How (not) to waste money at Corporate

January 3, 2024

How (not) to waste money at Corporate

Most corporations aim to invest in “winners”, preferably in profitable businesses in large and growing markets. They spend considerable sums with consultants to get estimates of market sizes, structures and detailed growth rates for the years ahead. Also, they do simple business planning, mostly linearly extrapolating the past’s top line and margin developments and forecasting optimistic improvements in working capital.

Unfortunately, the evidence is that allocating capital, marketing and R&D investments on that basis, or on current performance, is no better than investing at random. In addition, many corporations spend money on conventional league table benchmarking against their strongest competitors. In itself, that is not a bad idea, since they form the actual competition. However, it is a bad idea to copy the most successful competitors: the military analogy would be to say “who has the strongest army, what terrain are they best at fighting on, let’s attack them there!”. If you are David up against Goliath, you should look for other David’s who have succeeded against their Goliaths; if you are market leader, you should look at strategically analogous market leaders who have strengthened further. True creativity comes from beyond the “herd instinct” of the particular sector. The key findings are derived from the following chart, which might need a bit of explanation.

Figure 1: Investment success as a function of starting position

The sample comes from the Profit Impact of Market Strategy® (PIMS®) program which has been established (originally at GE, then at the Marketing Science Institute at HBS) for over 40 years across a wide range of industries and geographies. The PIMS® databases comprise over 25’000 years of business experience at the Strategic Business Unit (SBU) level (i.e. where the client interface takes place and where marketing andinvestment decision are made). Each SBU is characterized over 4+ years by hundreds of factors including its and its competitors’ market shares, customer preference, relative pricing, service quality, innovation rate, vertical integration, etc., as well a range of market attractiveness factors and fairly detailed income statement, balance sheet, and employee data.

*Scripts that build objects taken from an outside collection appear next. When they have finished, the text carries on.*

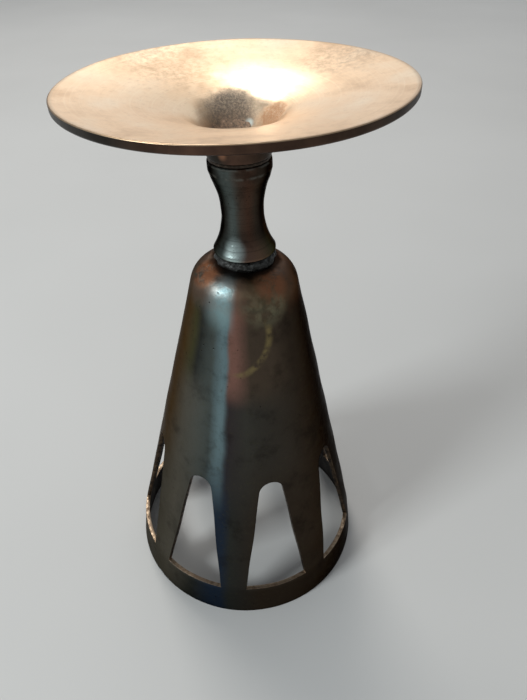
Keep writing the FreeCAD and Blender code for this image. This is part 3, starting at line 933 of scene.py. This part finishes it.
def inner_finish():
    """Smoked inside of the bell."""
    material, tree, shader = new_finish("smoked_inside")
    place = on_axis(tree, leaning=False)
    cloud = noise(tree, place, 0.12, 6, 0.6)
    smoked = ramp(tree, cloud, [(0.35, SOOT), (0.60, NEAR_BLACK), (0.78, AMBER)])
    tree.links.new(smoked, shader.inputs["Base Color"])
    shader.inputs["Metallic"].default_value = 0.6
    tree.links.new(step(tree, cloud, 0.3, 0.7, 0.78, 0.55), shader.inputs["Roughness"])
    tree.links.new(bump(tree, noise(tree, place, 1.5), 0.06), shader.inputs["Normal"])
    return material


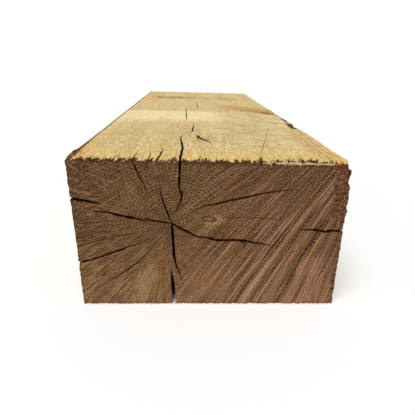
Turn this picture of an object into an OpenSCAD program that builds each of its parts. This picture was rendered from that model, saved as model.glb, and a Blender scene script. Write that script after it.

The vertical axis of the chart above is the internal rate of return (IRR), which measures the shareholders’ per annum (p.a.) percentage growth rate in wealth from buying a business in year 1, running it for 4 years, getting its free cash flow, and selling it in year 4 (the IRR is the “annualized effective compounded return rate” that makes the net present value of all cash flows from a particular investment equal to zero). The IRR is one of the main criteria used e.g. in Private Equity to determine investment performance. The buying and selling prices are set using profit and asset multiples calibrated against stock market data.

The PIMS data set has been split into four groups:

  • Businesses investing “heavily”: net assets (i.e. capital employed) growing faster than 20% p.a. over the 4-year period.
  • Businesses investing “somewhat”: net as-sets growing at 10 to 20%.
  • Businesses investing “modestly”: net as-sets growing at 0 to 10%.
  • Businesses disinvesting: net assets declining.

The fourth group were omitted from the charts since the interest is where to invest, not where to disinvest (also, another reason for leaving them off was graphical noise and confusion: see below). Each remaining group is one line on each chart.

For the left hand chart, the businesses are lined up along the horizontal axis according to their ROI (EBIT as % of net assets) at the beginning of the four years: those with negative ROI worse than -10% are on the left, then those with -10% to 0%, and so on in increments of 10%. There is a certain amount of up-and-down zig- zag due to sample sizes, but the trend is clear: the lines are basically flat, it is generally no better to invest in a business starting at 50% ROI than one starting at -10% ROI (only the heavy investors show a slight positive slope). Investing in “winners” means you always invest at the peak of the cycle, you never invest in a start-up business, but occasionally hit the spot. One might as well use a dartboard for investment decisions.

For the right hand chart, the businesses are lined up horizontally instead according to their par ROI at the beginning of the four years. This is their expected ROI based on a statistical model of their competitive strength, market attractiveness, and supply chain fitness. Although par ROI is correlated 80% with actual ROI, nevertheless the order is different enough to show remarkably different results. All three lines have a strong positive slope, with the slope strongest for the heavy investors. So although the par ROI equation was developed mainly as a diagnostic benchmark for current profitability, it turns out to be the best predictor available for future in-vestment success. Competitive strength and supply chain fitness have the biggest weights in the par ROI equation (each of those categories is captured in many different metrics).

Regarding the disinvestors, in theory it should (i) create wealth to take cash out of a bad business, and (ii) destroy wealth to disinvest in a good business. However, in reality quite a few high-par businesses create wealth even for those ignorant enough not to invest in them, so the statistics are inconclusive. Vice versa, it is more fruitful to sell a low-par business than run it for cash (buyers will buy on the basis of actual ROI).

We could also do the right hand chart lining up businesses by market size or market growth. Market size requires some heroic estimation, but the evidence is that market size has a negative correlation with IRR. Market growth does have a positive correlation, but it is much weaker than par ROI. As an investor, beware of corporations going for “large, growing, profitable” markets because they will probably waste your money.